What can the Great Bend City Council and mayor do if a member of the governing body fails to attend meetings? As of now, very little, but the council Monday night will consider an ordinance to remedy this.

“We’re just looking at what’s in the best interest of the city,” Mayor Cody Schmidt said. “We want to put something in play that protects the city and the council.”

The impetus behind the proposed ordinance is the repeated absence of Ward 4 Councilman Brock McPherson, officials said. Each of the city’s four wards has two council representatives, leaving Ward 4 with only one who attends meetings regularly, Natalie Towns.

Council members serve two-year terms and Towns is up for reelection Nov. 7. But, McPherson’s seat isn’t up for election until 2024.

“We have eight chairs up there for a reason,” Schmidt said.

Attempts by the Great Bend Tribune to contact McPherson for comments were unsuccessful.

Without a city ordinance, the process to replace a council member is governed by Kansas state statutes, Schmidt said. These require a recall election initiated by the residents of the ward in question, a lengthy procedure that can take months.

That is why this came up, he said.

The proposal

“The city currently has no clear definition of what creates a vacancy or any procedure to address the situation where a person is elected to a position on the governing body but fails or refuses to accept the office, take the oath and/or attend meetings,” according to the council agenda. “This either leaves a portion of the citizenry not fully represented or leaves the city with only the cumbersome and expensive statutory processes of ouster or a recall election.”

Addressing the issue will be City Attorney Allen Glendenning. The city’s legal team noted the city can pass an ordinance that allows for the replacement of non-qualifying or non-functioning members, which is much less cumbersome and expensive. 

They are recommending an ordinance be passed to allow the governing body to “promptly and efficiently replace a non-qualifying or non-functioning member.”

The proposed ordinance is broken down into four sections:

• Mayor.
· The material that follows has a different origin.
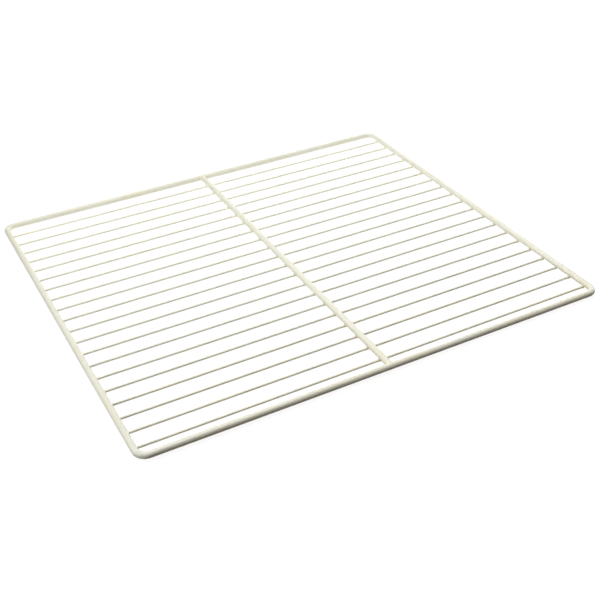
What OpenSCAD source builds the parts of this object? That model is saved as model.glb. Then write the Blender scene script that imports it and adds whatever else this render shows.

If a vacancy in the office of mayor occurs by reason of acceptance of an incompatible office, resignation, death, removal from office, removal from the city, failure or refusal to qualify or otherwise, the president of the council shall become mayor for the remainder of the unexpired term and a vacancy shall occur in the office of the council member becoming mayor.

•  Council members. If a vacancy in the council occurs by the same reasons, the mayor, by and with the advice and consent of the remaining council members, shall appoint a suitable elector from the ward in which the vacancy occurs to fill the vacancy for the remainder of the unexpired term.

• Vacancy created by failure to timely qualify after election. If any person elected as mayor or council member fails or refuses to take and subscribe the required oath or affirmation, or otherwise neglects or refuses to qualify, within 30 days after election, such person shall be deemed to have refused to accept such office and a vacancy shall exist and shall be filled in accordance with this section.

• Vacancy created by failure to attend. If any person elected as mayor or council member fails to attend three consecutive regular meetings of the City Council without an excuse accepted by the governing body, such person shall be deemed to have resigned, and a vacancy shall exist and be filled in accordance with this section.